The court held that even though in any organised society, one must put up with a certain amount of discomfort and annoyance from the activities of neighbours, every person is entitled as against his neighbour to the comfortable and healthy enjoyment of the premises occupied by him.
However, the court explained that in determining whether a person’s right has been interfered with by nuisance, “it is necessary to determine whether the act complained of is an inconvenience materially interfering with the ordinary physical comfort of human existence, not merely according to elegant or dainty modes and habits of living, but according to plain and sober and simple notions obtaining among Nigerian people….What has to be appreciated is that there is no absolute standard in this matter of nuisance by noise or smell. It is always a question of degree whether the interference is so serious as to constitute a nuisance, and on the circumstance of each case.”
According to the Judge,
“When some 400 chickens do join together to click or make noise about the same time and at a particular time of the night, it is bound to be excessive and to disturb the peace of a neighbour who is barely 5 ft. from their pens. The noise made by the chickens at these hours of the night are more than triviality and the plaintiff (Chief Abiola) is justified if he complains.”
The court then granted Chief Abiola general damages for the nuisance. He was also granted an injunction against Mr. Ijoma restraining him from continuing with the nuisance.

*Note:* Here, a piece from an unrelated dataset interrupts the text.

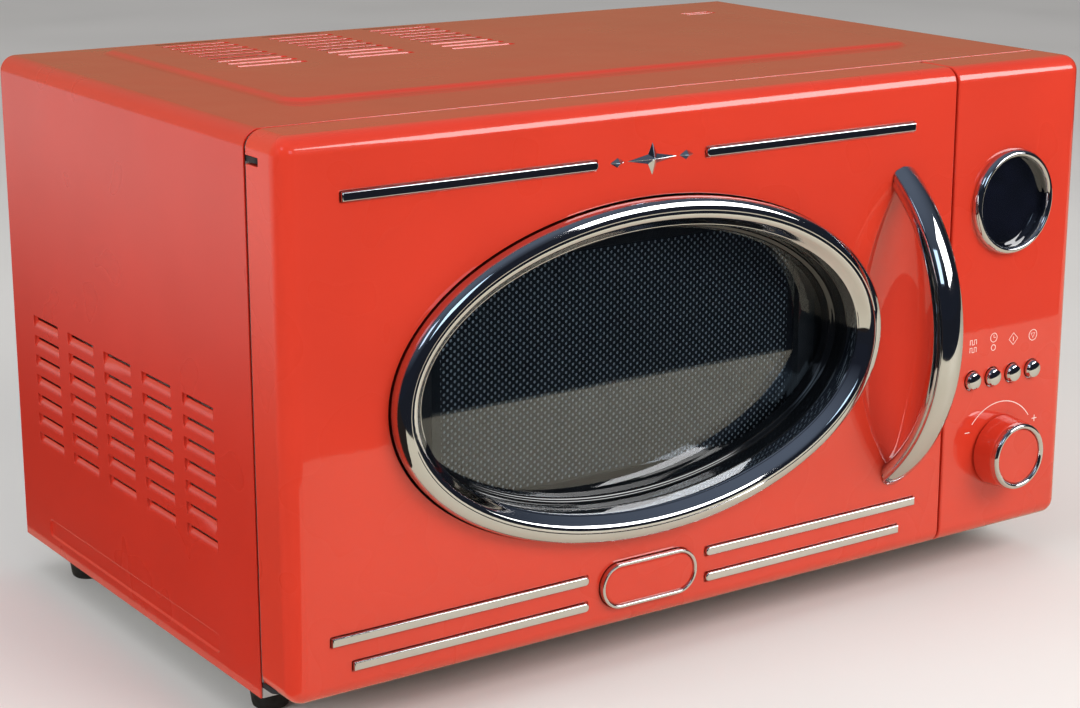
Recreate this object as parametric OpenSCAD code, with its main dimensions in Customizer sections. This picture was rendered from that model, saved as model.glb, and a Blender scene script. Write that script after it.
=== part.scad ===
// Countertop microwave oven with a side-hinged door, an oval window and a round display.
// The origin is the middle of the footprint, on the surface that the feet stand on.
// +X is to the right, the front faces -Y and +Z is up. Sizes are in millimetres.

/* [Cabinet] */
// Width across the cabinet, door and control panel
body_w = 455; // [380:1:546]
// Height of the painted cabinet from its bottom edge to its flat top
cabinet_h = 246.8; // [205:0.1:296]
// Depth of the painted cabinet behind the door
cabinet_d = 259.4; // [216:0.1:311]
// Radius of the long top edges of the cabinet
edge_r = 8; // [4:0.5:10]
// Thickness of the pressed steel sheets
sheet = 1; // [0.8:0.1:1.2]
// Width of the flange turned in at the rear of the cover
flange_w = 9; // [7:0.5:10]
// Gap between the cover and the sheets that sit inside it
sheet_gap = 0.2; // [0.1:0.05:0.4]
// Depth of the stiffening bulge stamped in the back panel
bulge_d = 6; // [4:0.5:9]
// Free space between the oven's rear wall and the back panel
back_gap = 3; // [2:0.5:6]
// Height of the raised pad on the top
pad_h = 2; // [1:0.5:4]
// Distance from each side to the raised pad
pad_side = 44; // [30:1:60]
// Distance from the front edge of the cabinet to the raised pad
pad_front = 44; // [30:1:60]
// Distance from the rear edge of the cabinet to the raised pad
pad_rear = 12; // [10:1:30]
// Corner radius of the raised pad
pad_r = 14; // [8:1:25]

/* [Vents] */
// Length of a slot in the top
slot_l = 37; // [25:1:40]
// Width of a slot in the top
slot_w = 4.4; // [3:0.1:5]
// Distance from one slot in the top to the next
slot_pitch = 10.2; // [8:0.1:12]
// Distance from one group of slots to the next
slot_group_pitch = 59.5; // [50:0.5:65]
// Distance from the cabinet's left side to the middle of the first group of slots
slot_side = 92.5; // [80:0.5:100]
// Distance from the cabinet's rear edge to the middle of the rearmost slot
slot_rear = 17.5; // [16:0.5:20]
// Length of a louvre in the left side
louvre_l = 30; // [20:1:34]
// Height of a louvre's open slit
louvre_slit = 2.2; // [1.5:0.1:3]
// Distance from one louvre to the one below
louvre_pitch_z = 10.05; // [8:0.05:12]
// Distance from one column of louvres to the next
louvre_pitch_y = 41.9; // [36:0.1:44]
// Depth of the long groove pressed in each side
groove_d = 0.5; // [0.3:0.1:0.6]

/* [Feet] */
// Height of the feet under the cabinet
foot_h = 18; // [12:1:25]
// Radius of a foot where it meets the base plate
foot_r = 11; // [8:0.5:14]
// Distance from the cabinet's side to the middle of a foot
foot_side = 20; // [16:1:40]
// Distance from the cabinet's front and rear edge to the middle of a foot
foot_end = 30; // [20:1:50]

/* [Oven] */
// Free space on the left between the cover and the oven wall
left_gap = 27.8; // [20:0.1:35]
// Width of the bay on the right that holds the electrics
bay_w = 118.2; // [110:0.1:130]
// Free space under the oven floor
under_gap = 22; // [20:0.5:30]
// Free space over the oven roof
over_gap = 16.8; // [14:0.1:25]
// Smallest distance from the glass tray to an oven wall
tray_gap = 12.5; // [8:0.5:20]
// Thickness of the glass tray
tray_t = 4.5; // [3:0.1:6]
// Height of the glass tray with its rim
tray_h = 14; // [10:0.5:20]
// Radius of a roller under the tray
roller_r = 7; // [5:0.5:8]
// Distance from the tray's rim to the middle of the roller track
track_inset = 22; // [18:1:30]
// Radius of the turntable motor
motor_r = 24.5; // [20:0.5:30]
// Height of the turntable motor
motor_h = 16; // [12:0.5:19]
// Radius of the turntable motor's shaft
shaft_r = 3.5; // [3:0.1:4]
// Radius of a roller's axle
roller_axle_r = 2; // [1.5:0.1:2.5]

/* [Door] */
// Width of the control panel beside the door
panel_w = 86.4; // [80:0.1:92]
// Thickness of the door
door_t = 27.5; // [26:0.1:30]
// Gap behind the closed door
door_gap = 2; // [1.6:0.1:3]
// Gap between the door and the control panel
seam_gap = 1.2; // [0.8:0.1:2]
// Height of the door's bottom edge over the cabinet's bottom edge
door_lift = 4.2; // [3:0.1:6]
// Wall thickness of the moulded door and panel
wall = 2.6; // [2:0.1:2.8]
// Radius of the front edges of the door and panel
front_r = 9; // [5:0.5:10]
// Corner radius of the door and panel seen from the front
corner_r = 6; // [3:0.5:8]
// Radius of the door's rear upright edges
rear_r = 2.5; // [1:0.1:3]
// Distance from the door's left face to the hinge axis
hinge_side = 5; // [4.8:0.1:6]
// Distance from the door's rear face to the hinge axis
hinge_rear = 4.5; // [4.3:0.1:5]
// Radius of the hinge pins
hinge_pin_r = 2; // [1.6:0.1:2.1]
// Thickness of the hinge brackets
hinge_t = 2.5; // [2:0.1:3]
// Running clearance round a shaft or pin
running_gap = 0.05; // [0.02:0.01:0.09]
// Distance the latch lever lifts
latch_travel = 4; // [2:0.5:5]

/* [Window] */
// Distance from the door's side to the bezel
window_side = 47.6; // [44:0.1:60]
// Distance from the door's top and bottom to the bezel
window_end = 41.6; // [40:0.1:55]
// Width of the chrome bezel
bezel_w = 15; // [11:0.5:16]
// Height of the bezel over the door's face
bezel_h = 8; // [5:0.5:9]
// Depth from the door's face to the window glass
glass_depth = 18; // [17:0.5:19]
// Thickness of the window glass
glass_t = 3; // [2.5:0.1:3]
// Width of the perforated screen
screen_w = 204; // [120:1:240]
// Height of the perforated screen
screen_h = 107; // [80:1:120]

/* [Handle] */
// Distance from the seam to the middle of the handle
handle_inset = 33.1; // [30:0.1:40]
// Free height between the handle's top end and the upper strips
handle_top_gap = 18.3; // [10:0.1:30]
// Free height between the handle's lower end and the low strips
handle_low_gap = 10.6; // [6:0.1:25]
// Distance the handle stands out from the door
handle_out = 40; // [34:1:50]
// Width of the handle
handle_w = 16; // [12:1:18]
// Finger room between the handle's middle and the door's face
finger_room = 29.5; // [25:0.5:32]
// Depth of the finger well pressed in the door
well_depth = 12.5; // [8:0.5:12.5]
// Half the width of the finger well
well_half_w = 26; // [20:0.5:26]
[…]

So, do you have a legal cause and remedy when your neighbour constitutes a nuisance in some way? Yes, you do, if the degree of the nuisance is very high, such that it largely interferes with the comfortable and healthy enjoyment of your premises.
PS:
For Ms. Osamor, who wrote in last week, with a question: I understand that you are peeved at the audacity of your neighbour to pass her PHCN cables across your house. However, to successfully seek redress through the courts, you may need to prove that some high measure of damage or interference has been committed or will be committed to negate the peaceful and comfortable enjoyment of your property.